____ COLLECTED MATERIAL

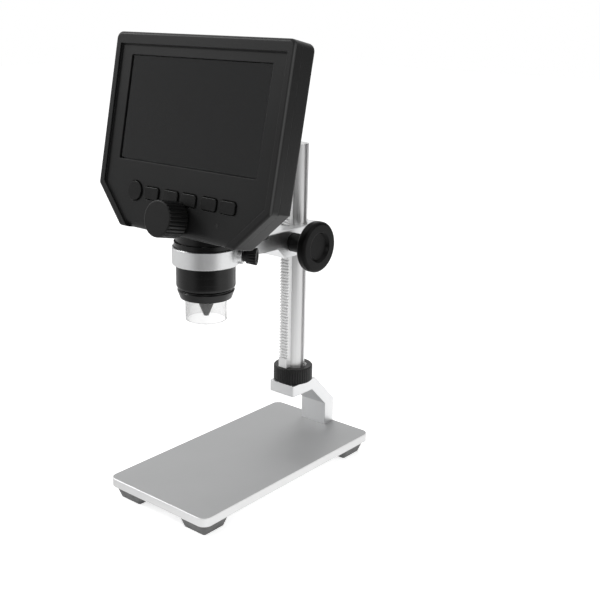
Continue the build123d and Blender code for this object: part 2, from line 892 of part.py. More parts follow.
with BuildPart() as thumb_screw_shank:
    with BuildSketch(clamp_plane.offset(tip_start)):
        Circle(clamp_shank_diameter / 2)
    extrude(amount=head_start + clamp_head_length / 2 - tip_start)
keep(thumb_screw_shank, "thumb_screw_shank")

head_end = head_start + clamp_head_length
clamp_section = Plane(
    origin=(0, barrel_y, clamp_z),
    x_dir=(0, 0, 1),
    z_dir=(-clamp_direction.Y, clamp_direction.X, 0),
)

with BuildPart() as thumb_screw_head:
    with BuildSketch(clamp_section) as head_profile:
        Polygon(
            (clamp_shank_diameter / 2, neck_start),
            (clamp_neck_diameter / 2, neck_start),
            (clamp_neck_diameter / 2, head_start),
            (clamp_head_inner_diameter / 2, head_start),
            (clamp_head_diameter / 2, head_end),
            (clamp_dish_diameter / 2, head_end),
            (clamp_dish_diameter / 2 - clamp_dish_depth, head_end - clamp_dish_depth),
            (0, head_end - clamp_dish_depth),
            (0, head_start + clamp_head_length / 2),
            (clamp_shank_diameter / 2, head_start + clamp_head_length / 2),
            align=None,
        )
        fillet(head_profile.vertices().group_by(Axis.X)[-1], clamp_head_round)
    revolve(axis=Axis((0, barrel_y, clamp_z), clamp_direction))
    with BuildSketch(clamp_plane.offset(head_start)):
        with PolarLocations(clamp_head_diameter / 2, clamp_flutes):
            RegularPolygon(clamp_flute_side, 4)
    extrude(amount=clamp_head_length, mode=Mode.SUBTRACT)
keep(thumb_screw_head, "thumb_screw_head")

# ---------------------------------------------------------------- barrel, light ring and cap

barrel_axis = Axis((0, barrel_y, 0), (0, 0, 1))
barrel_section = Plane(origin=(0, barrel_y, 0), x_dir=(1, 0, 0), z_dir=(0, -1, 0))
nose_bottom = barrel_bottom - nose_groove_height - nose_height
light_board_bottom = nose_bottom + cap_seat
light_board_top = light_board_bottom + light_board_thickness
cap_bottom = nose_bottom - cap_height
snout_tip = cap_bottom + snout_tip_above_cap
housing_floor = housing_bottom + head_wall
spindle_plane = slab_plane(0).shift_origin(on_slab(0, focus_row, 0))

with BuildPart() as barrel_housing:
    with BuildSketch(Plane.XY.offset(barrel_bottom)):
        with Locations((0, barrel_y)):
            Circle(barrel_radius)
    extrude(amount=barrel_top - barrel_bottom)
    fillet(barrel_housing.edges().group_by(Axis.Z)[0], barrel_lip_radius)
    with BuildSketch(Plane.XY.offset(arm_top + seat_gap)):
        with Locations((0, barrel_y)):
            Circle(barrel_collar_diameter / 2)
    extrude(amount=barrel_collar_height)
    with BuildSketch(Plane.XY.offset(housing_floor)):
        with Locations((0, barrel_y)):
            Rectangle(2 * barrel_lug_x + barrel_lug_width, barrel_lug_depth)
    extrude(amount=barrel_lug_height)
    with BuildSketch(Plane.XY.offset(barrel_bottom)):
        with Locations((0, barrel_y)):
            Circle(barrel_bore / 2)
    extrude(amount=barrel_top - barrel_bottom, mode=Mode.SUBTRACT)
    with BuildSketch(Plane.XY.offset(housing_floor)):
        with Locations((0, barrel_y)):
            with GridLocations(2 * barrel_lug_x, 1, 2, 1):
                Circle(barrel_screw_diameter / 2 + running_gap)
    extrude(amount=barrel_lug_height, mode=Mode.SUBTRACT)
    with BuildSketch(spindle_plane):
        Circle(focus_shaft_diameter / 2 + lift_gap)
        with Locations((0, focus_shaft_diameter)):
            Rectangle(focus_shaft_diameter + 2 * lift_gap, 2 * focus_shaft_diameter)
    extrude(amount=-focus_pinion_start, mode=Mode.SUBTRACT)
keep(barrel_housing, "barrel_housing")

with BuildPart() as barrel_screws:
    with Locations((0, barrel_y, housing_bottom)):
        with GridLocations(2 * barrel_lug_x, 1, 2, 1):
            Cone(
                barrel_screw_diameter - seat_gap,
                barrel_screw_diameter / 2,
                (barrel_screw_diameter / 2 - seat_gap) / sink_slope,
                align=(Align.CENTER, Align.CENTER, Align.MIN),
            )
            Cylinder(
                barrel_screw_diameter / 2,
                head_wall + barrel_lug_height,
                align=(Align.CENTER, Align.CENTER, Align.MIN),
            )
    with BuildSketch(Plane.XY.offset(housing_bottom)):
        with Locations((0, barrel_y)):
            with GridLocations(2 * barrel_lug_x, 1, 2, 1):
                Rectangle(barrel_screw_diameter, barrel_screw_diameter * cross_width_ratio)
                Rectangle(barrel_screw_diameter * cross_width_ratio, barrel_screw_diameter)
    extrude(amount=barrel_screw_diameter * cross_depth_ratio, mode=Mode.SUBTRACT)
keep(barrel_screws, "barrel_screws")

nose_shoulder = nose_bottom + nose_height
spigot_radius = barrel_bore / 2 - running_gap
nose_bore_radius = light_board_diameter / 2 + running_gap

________

**TO DO:** Please restate the whole listing word for word.

**IN RESPONSE:**
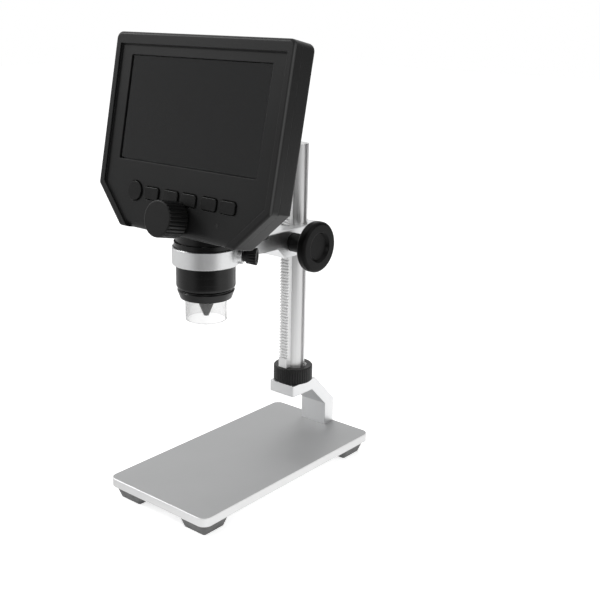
Continue the build123d and Blender code for this object: part 2, from line 892 of part.py. More parts follow.
with BuildPart() as thumb_screw_shank:
    with BuildSketch(clamp_plane.offset(tip_start)):
        Circle(clamp_shank_diameter / 2)
    extrude(amount=head_start + clamp_head_length / 2 - tip_start)
keep(thumb_screw_shank, "thumb_screw_shank")

head_end = head_start + clamp_head_length
clamp_section = Plane(
    origin=(0, barrel_y, clamp_z),
    x_dir=(0, 0, 1),
    z_dir=(-clamp_direction.Y, clamp_direction.X, 0),
)

with BuildPart() as thumb_screw_head:
    with BuildSketch(clamp_section) as head_profile:
        Polygon(
            (clamp_shank_diameter / 2, neck_start),
            (clamp_neck_diameter / 2, neck_start),
            (clamp_neck_diameter / 2, head_start),
            (clamp_head_inner_diameter / 2, head_start),
            (clamp_head_diameter / 2, head_end),
            (clamp_dish_diameter / 2, head_end),
            (clamp_dish_diameter / 2 - clamp_dish_depth, head_end - clamp_dish_depth),
            (0, head_end - clamp_dish_depth),
            (0, head_start + clamp_head_length / 2),
            (clamp_shank_diameter / 2, head_start + clamp_head_length / 2),
            align=None,
        )
        fillet(head_profile.vertices().group_by(Axis.X)[-1], clamp_head_round)
    revolve(axis=Axis((0, barrel_y, clamp_z), clamp_direction))
    with BuildSketch(clamp_plane.offset(head_start)):
        with PolarLocations(clamp_head_diameter / 2, clamp_flutes):
            RegularPolygon(clamp_flute_side, 4)
    extrude(amount=clamp_head_length, mode=Mode.SUBTRACT)
keep(thumb_screw_head, "thumb_screw_head")

# ---------------------------------------------------------------- barrel, light ring and cap

barrel_axis = Axis((0, barrel_y, 0), (0, 0, 1))
barrel_section = Plane(origin=(0, barrel_y, 0), x_dir=(1, 0, 0), z_dir=(0, -1, 0))
nose_bottom = barrel_bottom - nose_groove_height - nose_height
light_board_bottom = nose_bottom + cap_seat
light_board_top = light_board_bottom + light_board_thickness
cap_bottom = nose_bottom - cap_height
snout_tip = cap_bottom + snout_tip_above_cap
housing_floor = housing_bottom + head_wall
spindle_plane = slab_plane(0).shift_origin(on_slab(0, focus_row, 0))

with BuildPart() as barrel_housing:
    with BuildSketch(Plane.XY.offset(barrel_bottom)):
        with Locations((0, barrel_y)):
            Circle(barrel_radius)
    extrude(amount=barrel_top - barrel_bottom)
    fillet(barrel_housing.edges().group_by(Axis.Z)[0], barrel_lip_radius)
    with BuildSketch(Plane.XY.offset(arm_top + seat_gap)):
        with Locations((0, barrel_y)):
            Circle(barrel_collar_diameter / 2)
    extrude(amount=barrel_collar_height)
    with BuildSketch(Plane.XY.offset(housing_floor)):
        with Locations((0, barrel_y)):
            Rectangle(2 * barrel_lug_x + barrel_lug_width, barrel_lug_depth)
    extrude(amount=barrel_lug_height)
    with BuildSketch(Plane.XY.offset(barrel_bottom)):
        with Locations((0, barrel_y)):
            Circle(barrel_bore / 2)
    extrude(amount=barrel_top - barrel_bottom, mode=Mode.SUBTRACT)
    with BuildSketch(Plane.XY.offset(housing_floor)):
        with Locations((0, barrel_y)):
            with GridLocations(2 * barrel_lug_x, 1, 2, 1):
                Circle(barrel_screw_diameter / 2 + running_gap)
    extrude(amount=barrel_lug_height, mode=Mode.SUBTRACT)
    with BuildSketch(spindle_plane):
        Circle(focus_shaft_diameter / 2 + lift_gap)
        with Locations((0, focus_shaft_diameter)):
            Rectangle(focus_shaft_diameter + 2 * lift_gap, 2 * focus_shaft_diameter)
    extrude(amount=-focus_pinion_start, mode=Mode.SUBTRACT)
keep(barrel_housing, "barrel_housing")

with BuildPart() as barrel_screws:
    with Locations((0, barrel_y, housing_bottom)):
        with GridLocations(2 * barrel_lug_x, 1, 2, 1):
            Cone(
                barrel_screw_diameter - seat_gap,
                barrel_screw_diameter / 2,
                (barrel_screw_diameter / 2 - seat_gap) / sink_slope,
                align=(Align.CENTER, Align.CENTER, Align.MIN),
            )
            Cylinder(
                barrel_screw_diameter / 2,
                head_wall + barrel_lug_height,
                align=(Align.CENTER, Align.CENTER, Align.MIN),
            )
    with BuildSketch(Plane.XY.offset(housing_bottom)):
        with Locations((0, barrel_y)):
            with GridLocations(2 * barrel_lug_x, 1, 2, 1):
                Rectangle(barrel_screw_diameter, barrel_screw_diameter * cross_width_ratio)
                Rectangle(barrel_screw_diameter * cross_width_ratio, barrel_screw_diameter)
    extrude(amount=barrel_screw_diameter * cross_depth_ratio, mode=Mode.SUBTRACT)
keep(barrel_screws, "barrel_screws")

nose_shoulder = nose_bottom + nose_height
spigot_radius = barrel_bore / 2 - running_gap
nose_bore_radius = light_board_diameter / 2 + running_gap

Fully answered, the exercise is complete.